Your child has worked so hard in speech therapy and can now pronounce the sound(s) he has been working on! The only problem is he can’t say the sound in conversation. How can you help him?
Start with a five minute warm-up of words containing the target sound. Practice these words in sentences as well.
Next, depending on how much time you have and if you have daily chores to attend to, encourage your child to use the target sound while engaging in the types of activities listed below, while conversing with you.
There are a variety of ideas that span age-ranges. The structure of the activity will help maintain the goal: To say the target sound consistently in conversation.
Keep the goal in mind at all times during the activity, and remind your child as necessary.
Make sure you are always monitoring for the correct target sound. If you hear errors, simply try modeling instead of correcting. This method will have a more positive effect and won’t interrupt the flow of your game or conversation, etc. For example:
Georgia: I’m going to watch the THookeeper feed the THealTH. (Translation: I’m going to watch the zookeeper feed the seals.)
Mom (while bending down so Georgia can see her mouth): We ARE going to watch the zookeeper feed the seals. Hurry, we don’t want to be late! (Mom emphasizes the target sounds.)
You may need to manipulate the vocabulary to have a more optimal choice of target sounds in words (e.g., try “rabbit” instead of “bunny” if you are working on the R sound).
Sort the clean laundry (e.g., Daddy’s sock, Joey’s shirt).
Food shop, run errands.
Clean the apartment (your child can use the Swiffer, recycle, clean up toys, etc.).
Games / Crafts
Pretend play (tea party, school, doctor, Legos, Star Wars, etc.).
Make a collage.
Play games without too much strategy involved: Pop-up Pirate, Thin Ice, Twister, Perfection (At first don’t set the timer right away. Later, with the timer set, the excitement will make it more challenging to practice target sounds).

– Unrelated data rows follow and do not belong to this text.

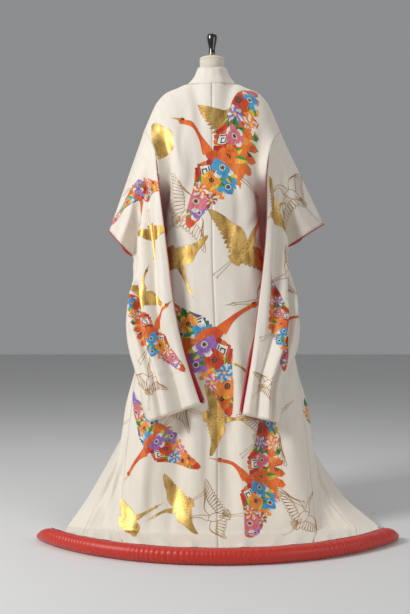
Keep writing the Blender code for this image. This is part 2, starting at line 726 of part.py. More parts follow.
def make_material(name, finish):
    """A Principled material with one finish's colour, roughness and metal."""
    material = bpy.data.materials.new(name + "_finish")
    material.use_nodes = True
    shader = material.node_tree.nodes["Principled BSDF"]
    shader.inputs["Base Color"].default_value = (*finish.colour, 1)
    shader.inputs["Roughness"].default_value = finish.roughness
    shader.inputs["Metallic"].default_value = finish.metallic
    return material


def number_side(cloth, side, centre_seam):
    """Number one side's points, welded along its seams and to the centre seam."""
    mirror = np.array([1.0 if side.side == "right" else -1.0, 1, 1])
    grids = {}
    grids["back"] = cloth.add_points(side.back * mirror)
    if centre_seam is not None:
        grids["back"][:, 0] = centre_seam
    front = cloth.add_points(side.front * mirror)
    front[0] = grids["back"][0, NECK_SPACES:][::-1]
    joined = YOKE_ROWS + int(np.argmax(side.heights <= SLIT_END + 1e-6))
    front[joined:, 0] = grids["back"][joined:, -1]
    grids["front"] = front
    overlap = cloth.add_points(side.overlap * mirror)
    overlap[:, 0] = front[OVERLAP_START_ROW:, -1]
    overlap[0] = overlap[0, 0]
    grids["overlap"] = overlap
    upper = cloth.add_points(side.sleeve_back * mirror)
    upper[:YOKE_ROWS, 0] = grids["back"][:YOKE_ROWS, -1]
    under = cloth.add_points(side.sleeve_front * mirror)
    under[:YOKE_ROWS, 0] = front[:YOKE_ROWS, 0]
    under[0] = upper[0]
    under[-1] = upper[-1]
    under[YOKE_ROWS:, -1] = upper[YOKE_ROWS:, -1]
    grids["sleeve_back"] = upper
    grids["sleeve_front"] = under
    return grids


def number_collar(cloth, grids, side):
    """Number the collar of one side, from the nape to its lower end."""
    neckline = list(grids["back"][0, :NECK_SPACES + 1])
    neckline += list(grids["front"][1:OVERLAP_START_ROW + 1, -1])
    below = YOKE_ROWS - OVERLAP_START_ROW + int(np.sum(side.heights > COLLAR_END))
    overlap_edge = grids["overlap"][:, -1]
    neckline += list(overlap_edge[1:below])
    seam = np.array([cloth.points[number] for number in neckline])
    steps = np.linalg.norm(np.diff(seam, axis=0), axis=1)
    along = np.concatenate(([0.0], np.cumsum(steps)))
    table = table_columns(COLLAR_EDGE, "along", "x", "y", "z")
    free = smooth(table[:, 0], table[:, 1:], np.minimum(along, table[-1, 0]))
    levels = int(np.sum(side.heights > COLLAR_END))
    free[-levels:] = side.collar_edge[:levels]
    free[:, 0] *= side.to_right
    free[-1] = cloth.points[overlap_edge[below]]
    numbers = cloth.add_points(np.stack([free, (seam + free) / 2, seam], axis=0))
    numbers[2] = neckline
    numbers[0, -1] = overlap_edge[below]
    return numbers


def robe_cloth():
    """The whole robe's points and outer panels, and the grids that they came from."""
    cloth = Cloth()
    right_side = RobeSide("right")
    left_side = RobeSide("left")
    right = number_side(cloth, right_side, None)
    left = number_side(cloth, left_side, right["back"][:, 0])
    collars = {"right": number_collar(cloth, right, right_side),
               "left": number_collar(cloth, left, left_side)}
    collars["left"][:, 0] = collars["right"][:, 0]
    sides = {"right": right, "left": left}
    for side, grids in sides.items():
        flip = side == "left"
        cloth.add_panel("back_" + side, grids["back"], flip)
        cloth.add_panel("front_" + side, grids["front"], flip)
        cloth.add_panel("overlap_" + side, grids["overlap"], flip)
        cloth.add_panel("sleeve_" + side, grids["sleeve_back"], flip)
        cloth.add_panel("sleeve_" + side, grids["sleeve_front"], not flip)
        cloth.add_panel("collar", collars[side], flip)
    cloth.finish()
    return cloth, sides


def make_panels(cloth):
    """The ivory silk panels and the collar band."""
    for name, cells in cloth.panels.items():
        thickness = COLLAR_BAND if name == "collar" else SILK
        make_wall(name, cloth, cells, 0.0, thickness, "ivory_silk")


def near_cuff(row, column):
    """Whether a sleeve's cell is above the armpit, and not at the cuff's lower end."""
    last_column = len(SLEEVE_ACROSS) - 2
    return row < YOKE_ROWS and (row, column) != (YOKE_ROWS - 1, last_column)


def near_opening(row, column):
    """Whether a sleeve's cell is near its cuff, armhole or open inner edge."""
    last_row = YOKE_ROWS + len(SLEEVE_DOWN) - 1
    beside_edge = SLEEVE_ACROSS[column] * SLEEVE_WIDTH < LINING_EDGE
    return near_cuff(row, column) or (YOKE_ROWS <= row < last_row and beside_edge)


def make_linings(sides, cloth):
    """The red lining where the robe and the sleeves stand open."""
    under = SILK + LAYER_GAP
    floor_rows = len(CLIMB_ANGLES)
    for side, grids in sides.items():
        flip = side == "left"
        lining = Cloth()
        lining.add_panel("lining_back_" + side, grids["back"][:-floor_rows], flip)
        lining.add_panel("lining_front_" + side, grids["front"][:-floor_rows], flip)
        lining.add_panel("lining_front_" + side, grids["overlap"][:-floor_rows], flip)
        lining.add_panel("sleeve_lining_" + side, grids["sleeve_back"], flip, near_opening)
        lining.add_panel("sleeve_lining_" + side, grids["sleeve_front"], not flip, near_cuff)
        for name, cells in lining.panels.items():
            make_wall(name, cloth, cells, under, LINING, "red_silk")


def make_padded_hem():
    """The padded red roll along the hem, thinner towards its two ends."""
    half_length = ROLL_HALF_ANGLE * HEM_RADIUS
    angles = np.linspace(-ROLL_HALF_ANGLE, ROLL_HALF_ANGLE, ROLL_STATIONS + 1)
    mesh = bmesh.new()
    rings = []
    for angle in angles:
        to_tip = half_length - abs(angle) * HEM_RADIUS
        full = ROLL_TIP + (1 - ROLL_TIP) * math.sin(min(to_tip / ROLL_TAPER, 1) * math.pi / 2)
        radius = ROLL_RADIUS * full
        ring = []
        for turn in np.linspace(0, 2 * math.pi, ROLL_SIDES, endpoint=False):
            out = HEM_RADIUS + radius * math.cos(turn + math.pi / ROLL_SIDES)
            centre = ROLL_CENTRE * full
            height = max(centre + radius * math.sin(turn + math.pi / ROLL_SIDES), 0.0)
            place = hem_point(np.array([angle]), HEM_CENTRE_X, out, height)[0]
            ring.append(mesh.verts.new(place))
        rings.append(ring)
    skin_between(mesh, rings)
    mesh.faces.new(list(reversed(rings[0])))
    mesh.faces.new(rings[-1])
    bmesh.ops.triangulate(mesh, faces=mesh.faces)
    bmesh.ops.recalc_face_normals(mesh, faces=mesh.faces)
    return add_object("padded_hem", mesh, "red_silk")


def skin_between(mesh, rings):
    """Four-sided faces between rings of points, each ring closed on itself."""
    for lower, upper in zip(rings, rings[1:]):
        for index in range(len(lower)):
            after = (index + 1) % len(lower)
            mesh.faces.new([lower[index], lower[after], upper[after], upper[index]])


def make_torso():
    """The form's body from the hips to the neck, as level rings."""
    mesh = bmesh.new()
    rings = []
    for section in TORSO:
        ring = []
        for turn in np.linspace(0, 2 * math.pi, TORSO_SIDES, endpoint=False):
            x = section.half_width * math.cos(turn)
            y = section.centre_y + section.half_depth * math.sin(turn)
            ring.append(mesh.verts.new((x, y, section.height)))
        rings.append(ring)
    skin_between(mesh, rings)
    mesh.faces.new(list(reversed(rings[0])))
    mesh.faces.new(rings[-1])
    bmesh.ops.triangulate(mesh, faces=mesh.faces)
    return add_object("form_torso", mesh, "cream_jersey")


def make_turned(name, profile, finish):
    """A solid turned round the vertical axis; its profile runs from bottom to top."""
    mesh = bmesh.new()
    rings = []
    for point in profile[1:-1]:
        ring = []
        for turn in np.linspace(0, 2 * math.pi, TURNED_SIDES, endpoint=False):
            ring.append(mesh.verts.new((point.radius * math.cos(turn),
                                        point.radius * math.sin(turn), point.height)))
        rings.append(ring)
    skin_between(mesh, rings)
    bottom = mesh.verts.new((0, 0, profile[0].height))
    top = mesh.verts.new((0, 0, profile[-1].height))
    for index in range(TURNED_SIDES):
        after = (index + 1) % TURNED_SIDES
        mesh.faces.new([bottom, rings[0][after], rings[0][index]])
        mesh.faces.new([top, rings[-1][index], rings[-1][after]])
    bmesh.ops.triangulate(mesh, faces=mesh.faces)
    return add_object(name, mesh, finish, sharp_angle=35.0)


def make_dress_form():
    """The limbless form and its stand, which carry the robe."""
    make_torso()
    make_turned("form_neck_cap", NECK_CAP, "cream_jersey")
    make_turned("form_flange", FLANGE, "brass")
    make_turned("form_knob", KNOB, "black_lacquer")
    make_turned("form_pole", POLE, "grey_metal")
    make_turned("form_base", BASE, "grey_metal")


def main():
    clear_scene()
    cloth, sides = robe_cloth()
    make_panels(cloth)
    make_linings(sides, cloth)
    make_padded_hem()
    make_dress_form()


main()
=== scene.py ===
"""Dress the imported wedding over-robe: fine silk, lining, ornament, padded hem and form.

Metres, +Z up. The robe's back faces -Y and its right side is at +X. Flat cloth places are
given as metres across from the centre seam or armhole, and metres down from the shoulder.
"""
import math
from collections import namedtuple

import bmesh
import bpy
import numpy as np
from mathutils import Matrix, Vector
from mathutils.geometry import delaunay_2d_cdt


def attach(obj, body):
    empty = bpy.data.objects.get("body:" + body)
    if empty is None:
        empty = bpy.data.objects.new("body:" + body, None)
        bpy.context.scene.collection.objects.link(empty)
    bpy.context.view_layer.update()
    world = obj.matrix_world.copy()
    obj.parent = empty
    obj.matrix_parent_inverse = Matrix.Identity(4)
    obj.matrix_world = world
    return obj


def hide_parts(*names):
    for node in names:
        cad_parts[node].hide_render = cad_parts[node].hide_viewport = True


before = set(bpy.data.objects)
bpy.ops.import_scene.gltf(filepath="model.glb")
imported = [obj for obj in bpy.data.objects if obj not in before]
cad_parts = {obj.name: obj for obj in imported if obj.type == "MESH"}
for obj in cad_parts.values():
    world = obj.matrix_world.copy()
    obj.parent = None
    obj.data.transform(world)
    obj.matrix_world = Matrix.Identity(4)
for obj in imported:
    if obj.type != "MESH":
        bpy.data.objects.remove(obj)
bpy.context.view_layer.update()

bl_info = {
    "name": "Wedding over-robe on a dress form",
    "version": (1, 0, 0),
    "blender": (4, 5, 0),
    "location": "View3D > Sidebar > Robe",
    "description": "Fine silk, lining, ornament, padded hem, form and stage for the robe",
    "category": "Object",
}

# Lengths and areas taken as nothing
TINY = 1e-7
SLIGHT = 1e-9
NOTHING = 1e-12

# Cloth walls, measured through the cloth
SILK = 0.0016
COLLAR_BAND = 0.0030

# Cut of the robe
NECK_HALF = 0.090
SHOULDER_WIDTH = 0.345
FRONT_WIDTH = 0.230
OVERLAP_WIDTH = 0.140
COLLAR_WIDTH = 0.055
SLEEVE_WIDTH = 0.350
SLEEVE_LENGTH = 1.050
SLEEVE_CORNER = 0.055
BACK_HEM = 0.300
FRONT_HEM = 0.230
OVERLAP_HEM = 0.130
HALF_HEM = BACK_HEM + FRONT_HEM + OVERLAP_HEM

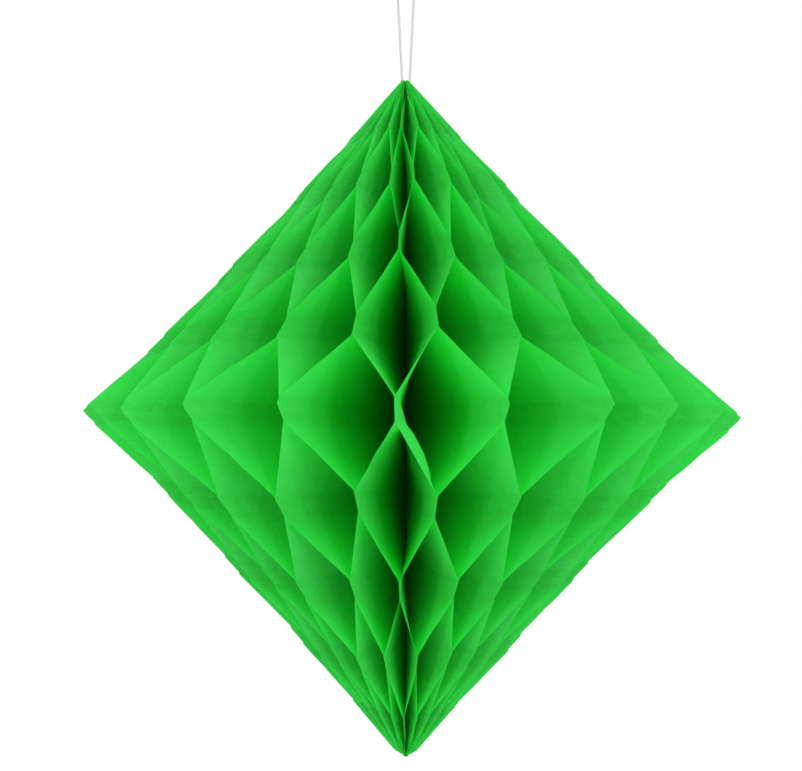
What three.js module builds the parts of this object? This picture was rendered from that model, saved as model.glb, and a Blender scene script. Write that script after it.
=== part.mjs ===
// Honeycomb paper diamond, hung by a loop of string
//
// A stack of half-diamond tissue leaves is glued together along level strips and fanned a full
// turn round a bound spine, so the leaves pull apart into cells. The two card covers that ended
// the stack meet back to back behind, and the string runs through a hole punched in both.
// Millimetres, +Z up, the front faces -Y. The origin is where the loop bears on its hook.

import * as THREE from "three";

// Size of the diamond
const height = 200; // from tip to tip
const halfWidth = 89.3; // spine to the widest corner
const leafCount = 54;

// Glue pattern, measured on the flat leaf
const rowPitch = 20.9; // from one glue strip to the next
const stripWidth = 3.8;
const firstRow = -1.1; // height of the middle glue strip, just under the widest corner
const roundedRows = 1; // walls as far as this many rows from the middle strip get a rounded bend
const roundedShares = [0.3, 0.7]; // how far along such a wall its two extra lines lie
const endMargin = 0.5; // no line lies nearer than this to the end of a leaf

// Paper, card and adhesive
const leafThickness = 0.25;
const glueGap = 0.1; // between two leaves where they are glued
const coverThickness = 0.35;
const tabThickness = 0.1;
const tabClearance = 0.02; // on each face of an adhesive tab
const tabWidth = 10;
const tabHeight = 24;
const tabInset = 12; // from the widest corner of a cover to its tabs
const tabSpread = 14; // height of each tab's middle above or below the widest corner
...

Fingerpaint inside or sidewalk chalk outside.
Narrate a picture book. You can use wordless or worded picture books.
Talk about your favorite movies.
Look through family pictures.
Have your child tell you about his day (if you weren’t together).
If your child watches a television show, have him give you summary.
Go to a museum.
Browse through toy catalogues.
Playground time – maintaining target sound(s) while being physically active is challenging.
Go out for ice cream to celebrate how well your child is doing with his articulation!
Keeping the goal in mind during these structured tasks will help you learn to monitor your child more effectively throughout each day.
Making an effort to set aside the time to practice carryover of your child’s target articulation sounds will help reduce time in speech therapy.